What the task asks:
Begin with the line containing "Reconstruct the object" and end with the line containing "cross_stick_d = 9; // [8.5:0.5:10]"; set down that block verbatim and nothing else.

Input:
★ ★ ★ ★

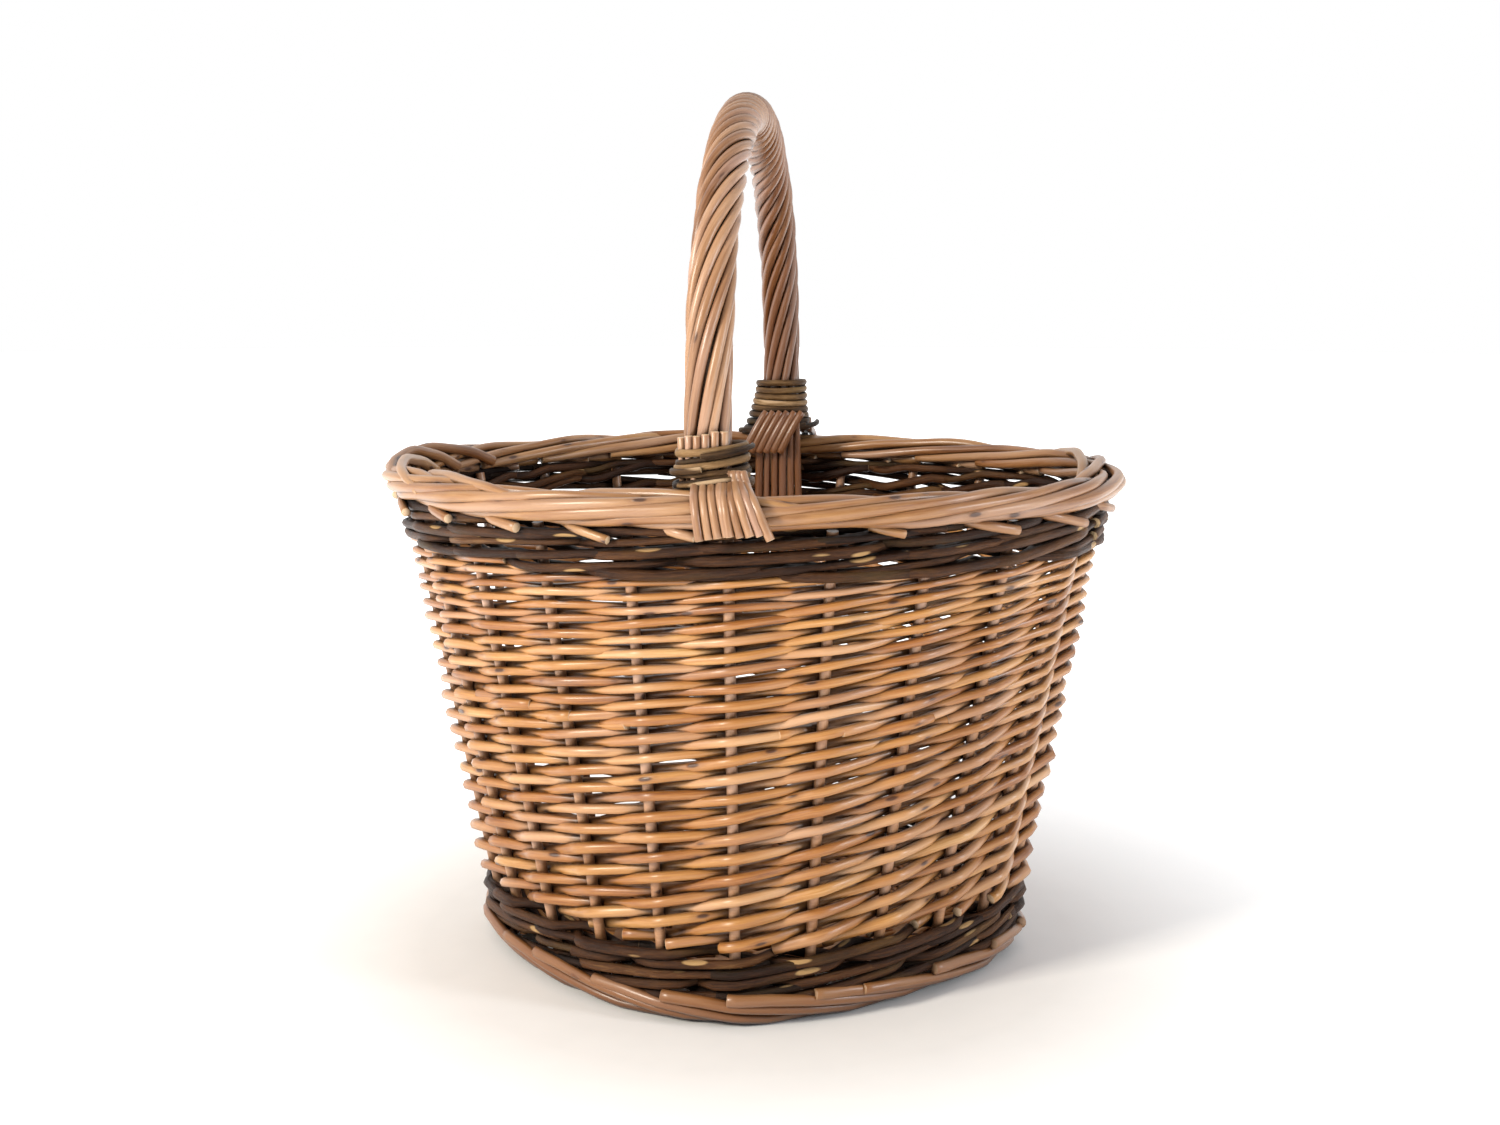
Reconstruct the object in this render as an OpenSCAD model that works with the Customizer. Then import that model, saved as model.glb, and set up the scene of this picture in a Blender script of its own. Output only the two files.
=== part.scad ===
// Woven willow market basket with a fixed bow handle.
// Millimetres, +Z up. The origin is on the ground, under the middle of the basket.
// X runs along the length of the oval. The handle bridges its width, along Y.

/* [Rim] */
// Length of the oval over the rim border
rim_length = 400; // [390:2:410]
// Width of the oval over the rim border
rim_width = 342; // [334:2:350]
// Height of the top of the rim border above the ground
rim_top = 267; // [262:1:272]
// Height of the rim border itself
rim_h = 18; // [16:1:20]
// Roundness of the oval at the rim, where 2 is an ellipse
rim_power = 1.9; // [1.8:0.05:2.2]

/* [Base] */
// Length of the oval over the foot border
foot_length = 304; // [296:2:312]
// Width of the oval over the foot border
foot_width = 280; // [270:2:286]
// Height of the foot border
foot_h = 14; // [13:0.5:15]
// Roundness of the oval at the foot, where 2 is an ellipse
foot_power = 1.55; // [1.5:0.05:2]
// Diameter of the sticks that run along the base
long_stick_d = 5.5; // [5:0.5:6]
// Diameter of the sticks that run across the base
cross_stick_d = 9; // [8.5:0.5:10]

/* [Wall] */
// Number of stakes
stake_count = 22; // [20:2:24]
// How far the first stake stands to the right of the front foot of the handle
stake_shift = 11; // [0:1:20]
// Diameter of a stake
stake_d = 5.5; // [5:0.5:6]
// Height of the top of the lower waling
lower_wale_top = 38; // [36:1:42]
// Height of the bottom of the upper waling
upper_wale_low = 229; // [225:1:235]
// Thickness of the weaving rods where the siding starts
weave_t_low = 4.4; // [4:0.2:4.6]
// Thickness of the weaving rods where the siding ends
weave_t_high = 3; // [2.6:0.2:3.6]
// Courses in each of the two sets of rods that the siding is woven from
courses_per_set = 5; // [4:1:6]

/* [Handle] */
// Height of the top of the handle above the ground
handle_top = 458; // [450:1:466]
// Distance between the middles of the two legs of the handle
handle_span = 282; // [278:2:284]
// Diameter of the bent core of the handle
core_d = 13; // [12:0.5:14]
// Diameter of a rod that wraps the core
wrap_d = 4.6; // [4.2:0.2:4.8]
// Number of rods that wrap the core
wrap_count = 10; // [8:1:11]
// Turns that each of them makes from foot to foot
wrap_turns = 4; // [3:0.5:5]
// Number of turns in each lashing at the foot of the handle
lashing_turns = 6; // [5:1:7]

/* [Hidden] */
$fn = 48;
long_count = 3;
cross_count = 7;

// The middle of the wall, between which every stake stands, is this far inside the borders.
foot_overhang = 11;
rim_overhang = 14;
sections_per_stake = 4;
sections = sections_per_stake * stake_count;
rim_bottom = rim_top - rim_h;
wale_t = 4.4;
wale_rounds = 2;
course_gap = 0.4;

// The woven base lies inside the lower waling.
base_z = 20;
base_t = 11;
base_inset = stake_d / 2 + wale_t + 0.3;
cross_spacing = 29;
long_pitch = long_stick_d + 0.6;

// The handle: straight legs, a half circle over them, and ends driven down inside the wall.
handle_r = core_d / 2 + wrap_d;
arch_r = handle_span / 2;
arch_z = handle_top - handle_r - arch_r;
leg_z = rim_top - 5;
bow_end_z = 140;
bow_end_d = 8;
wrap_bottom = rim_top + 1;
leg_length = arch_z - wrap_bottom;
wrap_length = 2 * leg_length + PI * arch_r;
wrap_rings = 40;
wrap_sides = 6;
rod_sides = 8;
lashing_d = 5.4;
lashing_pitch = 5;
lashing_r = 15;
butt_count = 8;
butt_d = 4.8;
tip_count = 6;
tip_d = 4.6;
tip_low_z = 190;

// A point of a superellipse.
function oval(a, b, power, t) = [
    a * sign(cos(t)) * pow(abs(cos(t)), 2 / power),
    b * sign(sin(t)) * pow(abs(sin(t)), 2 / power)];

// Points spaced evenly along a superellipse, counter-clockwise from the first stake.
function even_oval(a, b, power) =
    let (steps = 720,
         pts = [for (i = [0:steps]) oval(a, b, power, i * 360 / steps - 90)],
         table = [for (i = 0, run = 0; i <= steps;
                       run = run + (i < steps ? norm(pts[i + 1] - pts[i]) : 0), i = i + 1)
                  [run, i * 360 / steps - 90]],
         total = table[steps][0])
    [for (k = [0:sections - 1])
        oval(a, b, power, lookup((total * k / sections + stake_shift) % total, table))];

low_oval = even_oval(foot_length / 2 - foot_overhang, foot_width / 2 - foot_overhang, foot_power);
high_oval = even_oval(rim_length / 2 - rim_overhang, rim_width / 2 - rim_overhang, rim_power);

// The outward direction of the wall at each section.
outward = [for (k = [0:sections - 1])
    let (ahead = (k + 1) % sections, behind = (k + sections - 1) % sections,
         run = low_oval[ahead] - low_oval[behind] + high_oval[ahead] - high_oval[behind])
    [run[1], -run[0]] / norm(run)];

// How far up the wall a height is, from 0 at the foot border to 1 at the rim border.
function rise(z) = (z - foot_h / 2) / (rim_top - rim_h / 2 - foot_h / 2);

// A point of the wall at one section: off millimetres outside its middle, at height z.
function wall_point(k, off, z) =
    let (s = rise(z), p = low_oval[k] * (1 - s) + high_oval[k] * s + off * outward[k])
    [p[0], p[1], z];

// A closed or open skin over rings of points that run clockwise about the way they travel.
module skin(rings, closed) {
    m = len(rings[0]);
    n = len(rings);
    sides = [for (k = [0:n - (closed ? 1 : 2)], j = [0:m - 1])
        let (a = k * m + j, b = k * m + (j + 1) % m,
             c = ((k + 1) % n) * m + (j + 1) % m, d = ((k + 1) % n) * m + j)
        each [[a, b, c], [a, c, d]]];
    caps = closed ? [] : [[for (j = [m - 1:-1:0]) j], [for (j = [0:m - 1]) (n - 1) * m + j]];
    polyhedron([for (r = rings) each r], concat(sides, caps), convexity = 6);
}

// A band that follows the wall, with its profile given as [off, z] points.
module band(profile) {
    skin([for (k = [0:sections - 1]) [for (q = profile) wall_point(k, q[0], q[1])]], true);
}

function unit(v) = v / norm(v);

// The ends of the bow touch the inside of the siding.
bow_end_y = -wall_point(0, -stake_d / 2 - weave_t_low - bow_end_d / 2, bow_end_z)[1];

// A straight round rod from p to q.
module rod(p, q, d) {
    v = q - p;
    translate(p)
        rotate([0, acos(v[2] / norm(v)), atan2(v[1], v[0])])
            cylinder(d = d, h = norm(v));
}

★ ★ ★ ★

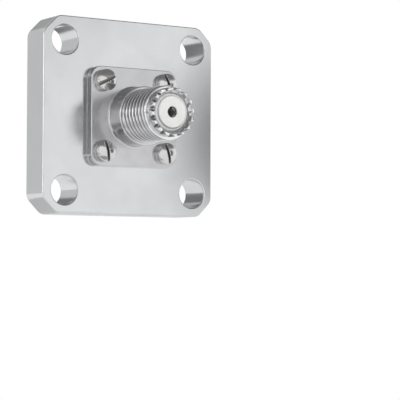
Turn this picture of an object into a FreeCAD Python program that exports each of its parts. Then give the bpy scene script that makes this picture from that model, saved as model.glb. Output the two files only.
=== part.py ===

★ ★ ★ ★

Written response:
Reconstruct the object in this render as an OpenSCAD model that works with the Customizer. Then import that model, saved as model.glb, and set up the scene of this picture in a Blender script of its own. Output only the two files.
=== part.scad ===
// Woven willow market basket with a fixed bow handle.
// Millimetres, +Z up. The origin is on the ground, under the middle of the basket.
// X runs along the length of the oval. The handle bridges its width, along Y.

/* [Rim] */
// Length of the oval over the rim border
rim_length = 400; // [390:2:410]
// Width of the oval over the rim border
rim_width = 342; // [334:2:350]
// Height of the top of the rim border above the ground
rim_top = 267; // [262:1:272]
// Height of the rim border itself
rim_h = 18; // [16:1:20]
// Roundness of the oval at the rim, where 2 is an ellipse
rim_power = 1.9; // [1.8:0.05:2.2]

/* [Base] */
// Length of the oval over the foot border
foot_length = 304; // [296:2:312]
// Width of the oval over the foot border
foot_width = 280; // [270:2:286]
// Height of the foot border
foot_h = 14; // [13:0.5:15]
// Roundness of the oval at the foot, where 2 is an ellipse
foot_power = 1.55; // [1.5:0.05:2]
// Diameter of the sticks that run along the base
long_stick_d = 5.5; // [5:0.5:6]
// Diameter of the sticks that run across the base
cross_stick_d = 9; // [8.5:0.5:10]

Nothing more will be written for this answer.